Write the integral in terms of $u=\sin(x)$. To avoid the places where $\sin(x)$ is not $1{-}1$, we need to break up the integral: \begin{align} \int_0^{2\pi}f(x)\,\mathrm{d}x &=\int_0^1\frac{f(\arcsin(u))}{\sqrt{1-u^2}}\,\mathrm{d}u\\ &-\int_1^{-1}\frac{f(\pi-\arcsin(u))}{\sqrt{1-u^2}}\,\mathrm{d}u\\ &+\int_{-1}^0\frac{f(2\pi+\arcsin(u))}{\sqrt{1-u^2}}\,\mathrm{d}u\\ \end{align} The minus sign in the integral from $1$ to $-1$ is because we need the negative of the square root to get the proper $\cos(x)$.

If we don't pay close attention to the mapping between $x$ and $u$, we can be lead into the fallacy that you suggest.

Note carefully that you're doing an "inverse" substitution "$u = \sin x$", not an "ordinary (or $u$-)substitution" of the form $x = X(u)$. For your conclusion to follow from the change of variables theorem, you'd need $$\int_{0}^{2\pi} f(x)\, dx = \int_{0}^{0} g(u)\, du$$ for some function $g$. Your argument proposes "solving" $f(x) = g(\sin x) \cos x$ for $g$, so that $$\int_{a}^{b} \underbrace{g\bigl(u(x)\bigr) u'(x)}_{f(x)}\, dx = \int_{u(a)}^{u(b)} g(u)\, du.$$ But despite casual appearances, there is no such function $g$ because, as mercio says, your substitution isn't invertible (injective).

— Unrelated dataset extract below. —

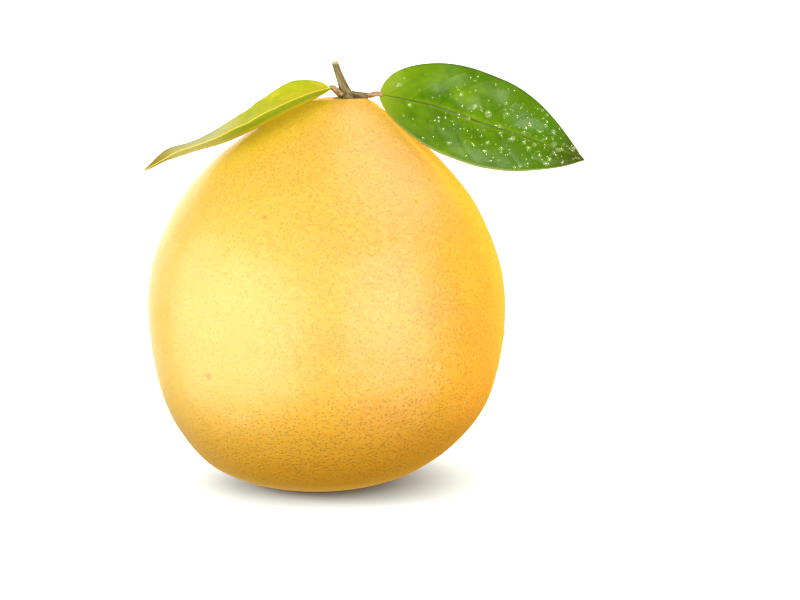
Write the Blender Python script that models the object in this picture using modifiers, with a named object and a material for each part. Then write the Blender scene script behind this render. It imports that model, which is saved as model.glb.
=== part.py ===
"""A pomelo as picked: the fruit, its calyx and cut twig, and two leaves on their petioles.

The origin is the centre of the flat spot that the fruit rests on. +Z is up, and +X points
towards the broad leaf. Every length is in metres and every angle in degrees.
"""

import math

import bmesh
import bpy
from mathutils import Vector

# The fruit: 150 mm across and 163 mm to its crown, a size that honey pomelos commonly reach.
# Each row is a horizontal slice: its radius, its height, and how far its centre leans to +X.
FOOT_RADIUS = 0.0170
FRUIT_SLICES = (
    (0.0000, 0.0000, 0.0000),
    (FOOT_RADIUS, 0.0000, 0.0000),
    (0.0296, 0.0014, 0.0002),
    (0.0450, 0.0078, 0.0011),
    (0.0570, 0.0180, 0.0027),
    (0.0666, 0.0319, 0.0039),
    (0.0725, 0.0490, 0.0046),
    (0.0750, 0.0690, 0.0049),
    (0.0741, 0.0860, 0.0048),
    (0.0701, 0.1020, 0.0046),
    (0.0635, 0.1166, 0.0046),
    (0.0545, 0.1293, 0.0047),
    (0.0418, 0.1420, 0.0048),
    (0.0293, 0.1518, 0.0058),
    (0.0191, 0.1590, 0.0080),
    (0.0137, 0.1618, 0.0096),
    (0.0096, 0.1629, 0.0111),
    (0.0066, 0.1622, 0.0122),
    (0.0036, 0.1611, 0.0127),
    (0.0000, 0.1609, 0.0127),
)
FRUIT_SEGMENTS = 56
RINGS_PER_SLICE = 2
# The fruit isn't quite round: each row is a count of lobes, their depth as a share of the
# radius, and the angle of the first one.
FRUIT_LOBES = ((2, 0.0060, 20.0), (3, 0.0045, 65.0), (5, 0.0030, 200.0))

# The calyx: a woody five-lobed cup seated in the fruit's dimple, as slices like the fruit's.
STEM_X = 0.0127
CALYX_SLICES = (
    (0.0000, 0.16125, STEM_X),
    (0.0034, 0.16150, STEM_X),
    (0.0058, 0.16245, STEM_X),
    (0.0062, 0.16270, STEM_X),
    (0.0052, 0.16290, STEM_X),
    (0.0000, 0.16300, STEM_X),
)
CALYX_SEGMENTS = 40
SEPALS = 5
SEPAL_DEPTH = 0.16

# The twig: a cut stalk and the side shoot that carries the broad leaf. Each row is a point on
# its middle line and its radius there. Pieces that meet end 0.3 to 0.7 mm apart.
TWIG_STALK = (
    ((0.0130, 0.0000, 0.16375), 0.00270),
    ((0.0128, 0.0001, 0.16480), 0.00255),
    ((0.0118, 0.0003, 0.16780), 0.00185),
    ((0.0102, 0.0008, 0.17200), 0.00145),
    ((0.0077, 0.0012, 0.17820), 0.00120),
)
TWIG_SHOOT = (
    ((0.0128, 0.0000, 0.16500), 0.00105),
    ((0.0160, 0.0000, 0.16500), 0.00102),
    ((0.0190, 0.0000, 0.16465), 0.00095),
    ((0.0220, 0.0000, 0.16410), 0.00102),
)
LEFT_PETIOLE = (
    ((0.0095, -0.0014, 0.16520), 0.00115),
    ((0.0084, -0.0015, 0.16640), 0.00100),
    ((0.0071, -0.0015, 0.16775), 0.00095),
)
RIGHT_PETIOLE = (
    ((0.0230, 0.0000, 0.16405), 0.00090),
    ((0.0245, 0.0000, 0.16440), 0.00090),
    ((0.0259, 0.0000, 0.16480), 0.00085),
)
TUBE_SIDES_SETTING = 2
TUBE_RINGS_PER_SPAN = 4

# The leaves: each row is a point on the midrib, how far the blade is rolled about it, and how
# far each half is folded up.
LEAF_THICKNESS = 0.0006
LEAF_ROWS = 26
LEAF_COLUMNS = 8
LEAF_ENDS = (0.004, 0.985)
# A half's outline is its greatest width, the share of the length where that is, and three
# powers that shape its base, its taper and its tip. The far half comes first.
RIGHT_HALVES = ((0.0230, 0.43, 0.60, 2.65, 1.57), (0.0221, 0.38, 0.85, 3.30, 1.30))
LEFT_HALVES = ((0.0190, 0.42, 0.60, 2.20, 1.20), (0.0190, 0.42, 0.60, 2.20, 1.20))
RIGHT_LEAF = (
    ((0.0265, 0.0000, 0.1646), 54.0, 5.0),
    ((0.0480, -0.0003, 0.1600), 54.0, 5.0),
    ((0.0690, -0.0013, 0.1528), 54.0, 5.0),
    ((0.0910, -0.0030, 0.1456), 53.0, 5.0),
    ((0.1124, -0.0054, 0.1376), 50.0, 6.0),
)
LEFT_LEAF = (
    ((0.0060, -0.0019, 0.1674), 13.0, 28.0),
    ((-0.0004, -0.0063, 0.1637), 10.0, 31.0),
    ((-0.0080, -0.0089, 0.1602), 7.0, 25.0),
    ((-0.0157, -0.0099, 0.1562), 8.0, 21.0),
    ((-0.0235, -0.0095, 0.1521), 10.0, 19.0),
    ((-0.0313, -0.0083, 0.1483), 9.0, 17.0),
    ((-0.0394, -0.0071, 0.1451), 7.0, 15.0),
    ((-0.0477, -0.0061, 0.1425), 5.0, 13.0),
    ((-0.0561, -0.0053, 0.1401), 5.0, 13.0),
    ((-0.0643, -0.0049, 0.1370), 15.0, 20.0),
    ((-0.0722, -0.0046, 0.1331), 8.0, 14.0),
)


def clear_scene():
    for obj in list(bpy.data.objects):
        bpy.data.objects.remove(obj)


def new_collection(name):
    collection = bpy.data.collections.new(name)
    bpy.context.scene.collection.children.link(collection)
    return collection


def plain_material(name, colour, roughness):
    """A Principled BSDF of one linear colour. Nothing on a fruit is metallic."""
    material = bpy.data.materials.new(name)
    material.use_nodes = True
    shader = material.node_tree.nodes["Principled BSDF"]
    shader.inputs["Base Color"].default_value = (*colour, 1.0)
    shader.inputs["Roughness"].default_value = roughness
    shader.inputs["Metallic"].default_value = 0.0
    return material


def along(rows, share):
    """The row at a share of the way along, on a smooth curve through all the rows.

    It is a Catmull-Rom curve, and a row is a flat tuple of numbers of any length.
    """
    place = min(max(share, 0.0), 1.0) * (len(rows) - 1)
    span = min(int(place), len(rows) - 2)
    t = place - span
    before, start, end, after = (
        rows[min(max(span + step, 0), len(rows) - 1)] for step in (-1, 0, 1, 2)
    )
    return tuple(
        0.5
        * (
            2 * b
            + (c - a) * t
            + (2 * a - 5 * b + 4 * c - d) * t**2
            + (3 * b - a - 3 * c + d) * t**3
        )
        for a, b, c, d in zip(before, start, end, after)
    )


def object_from_bmesh(bm, name, collection, material):
    """Links the finished bmesh as one smooth-shaded object with its faces pointing out."""
    bmesh.ops.recalc_face_normals(bm, faces=bm.faces)
    mesh = bpy.data.meshes.new(name)
    bm.to_mesh(mesh)
    bm.free()
    mesh.shade_smooth()
    mesh.set_sharp_from_angle(angle=math.radians(40.0))
    obj = bpy.data.objects.new(name, mesh)
    obj.data.materials.append(material)
    collection.objects.link(obj)
    return obj


def sliced_ball(slices, segments, swell):
    """A closed bmesh that starts as a UV sphere, with its rings moved onto smooth slices.

    swell(angle, share) multiplies the radius, for a slice that isn't quite round.
    """
    bm = bmesh.new()
    rings = RINGS_PER_SLICE * (len(slices) - 1)
    bmesh.ops.create_uvsphere(bm, u_segments=segments, v_segments=rings, radius=1.0)
    for vert in bm.verts:
        angle = math.atan2(vert.co.y, vert.co.x)
        share = 1.0 - math.acos(max(-1.0, min(1.0, vert.co.z))) / math.pi
        radius, height, lean = along(slices, share)
        reach = radius * swell(angle, share)
        # The curve through the slices dips a hair below the foot, which is flat.
        vert.co = (lean + reach * math.cos(angle), reach * math.sin(angle), max(height, 0.0))
    return bm


def fruit_swell(angle, share):
    """The fruit's faint lobes, which fade out at the foot and the crown."""
    fade = math.sin(math.pi * share)
    return 1.0 + fade * sum(
        depth * math.cos(count * (angle - math.radians(first)))
        for count, depth, first in FRUIT_LOBES
    )


def calyx_swell(angle, share):
    """The calyx's blunt sepals."""
    return 1.0 - SEPAL_DEPTH * (0.5 - 0.5 * math.cos(SEPALS * angle))


def make_fruit(collection):
    """The whole fruit, which grew in one piece. Its foot is flat."""
    skin = plain_material("pomelo_skin", (0.95, 0.62, 0.14), 0.42)
    ball = sliced_ball(FRUIT_SLICES, FRUIT_SEGMENTS, fruit_swell)
    return object_from_bmesh(ball, "pomelo_fruit", collection, skin)


def make_calyx(collection):
    """The woody cup at the stem end."""
    bark = plain_material("calyx_green_brown", (0.18, 0.15, 0.05), 0.75)
    ball = sliced_ball(CALYX_SLICES, CALYX_SEGMENTS, calyx_swell)
    return object_from_bmesh(ball, "calyx", collection, bark)


def make_tube(name, rows, collection, material):
    """A tapering round stalk along its rows, as one closed mesh with flat ends."""
    curve = bpy.data.curves.new(name + "_line", "CURVE")
    curve.dimensions = "3D"
    curve.bevel_depth = 1.0
    curve.bevel_resolution = TUBE_SIDES_SETTING
    curve.use_fill_caps = True
    steps = TUBE_RINGS_PER_SPAN * (len(rows) - 1)
    flat_rows = [(*point, radius) for point, radius in rows]
    spline = curve.splines.new("POLY")
    spline.points.add(steps)
    for step, point in enumerate(spline.points):
        x, y, z, radius = along(flat_rows, step / steps)
        point.co = (x, y, z, 1.0)
        point.radius = radius
    guide = bpy.data.objects.new(name + "_line", curve)
    collection.objects.link(guide)
    bpy.context.view_layer.update()
    evaluated = guide.evaluated_get(bpy.context.evaluated_depsgraph_get())
    bm = bmesh.new()
    bm.from_mesh(bpy.data.meshes.new_from_object(evaluated))
    bmesh.ops.remove_doubles(bm, verts=bm.verts, dist=0.00001)
    tube = object_from_bmesh(bm, name, collection, material)
    tube.matrix_world = guide.matrix_world
    bpy.data.objects.remove(guide)
    return tube


def make_twig(collection, helpers):
    """The cut stalk with its side shoot: they grew as one, so they are joined into one solid."""
    bark = plain_material("twig_bark", (0.22, 0.19, 0.06), 0.7)
    stalk = make_tube("twig", TWIG_STALK, collection, bark)
    shoot = make_tube("twig_shoot", TWIG_SHOOT, helpers, bark)
    shoot.hide_render = True
    shoot.display_type = "WIRE"
    join = stalk.modifiers.new("join_shoot", "BOOLEAN")
    join.operation = "UNION"
    join.solver = "EXACT"
    join.object = shoot
    return stalk


def make_petioles(collection):
    """The short leaf stalks, each jointed to the twig at one end and to its blade at the other."""
    green = plain_material("petiole_green", (0.35, 0.36, 0.08), 0.55)
    for name, rows in (("left_petiole", LEFT_PETIOLE), ("right_petiole", RIGHT_PETIOLE)):
        make_tube(name, rows, collection, green)


def half_width(half, share):
    """A half blade's width at a share of its length: a rounded base and a drawn-out tip."""
    widest, widest_at, base, taper, tip = half
    if share < widest_at:
        return widest * (1.0 - (1.0 - share / widest_at) ** 2) ** base
    return widest * (1.0 - ((share - widest_at) / (1.0 - widest_at)) ** taper) ** tip


def blade_point(rows, halves, share, side):
    """A point of the blade: share runs from base to tip, and side from -1 to 1 across it."""
    x, y, z, roll, fold = along(rows, share)
    step = 0.01
    ahead = Vector(along(rows, share + step)[:3])
    behind = Vector(along(rows, share - step)[:3])
    forward = (ahead - behind).normalized()
    level = forward.cross(Vector((0.0, 0.0, 1.0))).normalized()
    if level.y < 0:
        level = -level
    upright = forward.cross(level).normalized()
    if upright.z < 0:
        upright = -upright
    turn = math.radians(roll)
    across = level * math.cos(turn) + upright * math.sin(turn)
    normal = upright * math.cos(turn) - level * math.sin(turn)
    far_half, near_half = halves
    reach = side * half_width(far_half if side > 0 else near_half, share)
    lift = math.radians(fold)
    middle = Vector((x, y, z))
    return middle + across * reach * math.cos(lift) + normal * abs(reach) * math.sin(lift)


def make_blade(name, rows, halves, collection, material):
    """A leaf blade: a flat grid laid along the midrib and folded on it, then given thickness."""
    flat_rows = [(*point, roll, fold) for point, roll, fold in rows]
    start, end = LEAF_ENDS
    bm = bmesh.new()
    bmesh.ops.create_grid(bm, x_segments=LEAF_ROWS, y_segments=LEAF_COLUMNS, size=1.0)
    for vert in bm.verts:
        # The rows crowd together at both ends, where the outline turns fastest.
        share = start + (end - start) * 0.5 * (1.0 - math.cos(math.pi * (vert.co.x + 1.0) / 2.0))
        vert.co = blade_point(flat_rows, halves, share, vert.co.y)
    blade = object_from_bmesh(bm, name, collection, material)
    shell = blade.modifiers.new("thickness", "SOLIDIFY")
    shell.thickness = LEAF_THICKNESS
    shell.offset = 0.0
    return blade


def make_leaves(collection):
    green = plain_material("leaf_green", (0.16, 0.36, 0.02), 0.3)
    yellow_green = plain_material("leaf_yellow_green", (0.42, 0.48, 0.03), 0.35)
    make_blade("right_leaf_blade", RIGHT_LEAF, RIGHT_HALVES, collection, green)
    make_blade("left_leaf_blade", LEFT_LEAF, LEFT_HALVES, collection, yellow_green)


def main():
    clear_scene()
    pomelo = new_collection("pomelo")
    helpers = new_collection("helpers")
    make_fruit(pomelo)
    make_calyx(pomelo)
    make_twig(pomelo, helpers)
    make_petioles(pomelo)
    make_leaves(pomelo)


main()
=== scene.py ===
"""A pomelo as picked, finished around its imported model: peel, calyx, twig, leaves and dew.

Lengths are in metres, +Z is up and +X points towards the broad leaf.
"""

import math
import random

import bmesh
import bpy
from mathutils import Matrix, Vector, noise
from mathutils.bvhtree import BVHTree


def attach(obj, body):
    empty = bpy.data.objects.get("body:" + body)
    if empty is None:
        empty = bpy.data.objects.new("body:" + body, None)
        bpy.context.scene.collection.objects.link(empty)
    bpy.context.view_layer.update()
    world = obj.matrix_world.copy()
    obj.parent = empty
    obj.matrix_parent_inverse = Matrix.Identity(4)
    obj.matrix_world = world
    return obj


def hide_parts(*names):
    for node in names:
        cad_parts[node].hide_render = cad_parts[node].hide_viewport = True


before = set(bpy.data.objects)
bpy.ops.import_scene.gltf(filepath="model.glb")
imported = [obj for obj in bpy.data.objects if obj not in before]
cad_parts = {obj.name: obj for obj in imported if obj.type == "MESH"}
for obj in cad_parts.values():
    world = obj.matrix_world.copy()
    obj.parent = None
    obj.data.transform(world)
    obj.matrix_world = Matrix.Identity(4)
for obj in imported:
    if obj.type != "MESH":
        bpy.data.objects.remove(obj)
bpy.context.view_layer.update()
scene = bpy.context.scene

# ---------------------------------------------------------------------------------------
# The peel. A pomelo's thick rind grows as one piece: a tough yellow skin set with oil
# glands, over white pith. It has no seam, only the stem's dimple above and the faint scar
# below where the flower's style fell off.
# ---------------------------------------------------------------------------------------
MM = 0.001
FOOT_RADIUS = 0.0170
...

In symbols, you want to write $$g(u) = \frac{f(\arcsin u)}{\cos x} = \frac{f(x)}{\cos x}.$$ However, $\arcsin(\sin x) \neq x$ if $|x| > \pi/2$, so this formal choice doesn't work.

Said another way, the function $\phi(x) = g(\sin x) \cos x$ satisfies the non-trivial symmetry $\phi(\frac{\pi}{2} - x) = -\phi(x)$ for all $x$ ($\phi$ is "odd with respect to $\frac{\pi}{2}$"), while $f$ need not.

Either way, if $f$ is given there is generally no $g$ such that $f(x) = g(\sin x) \cos x$, so your proof doesn't get off the ground.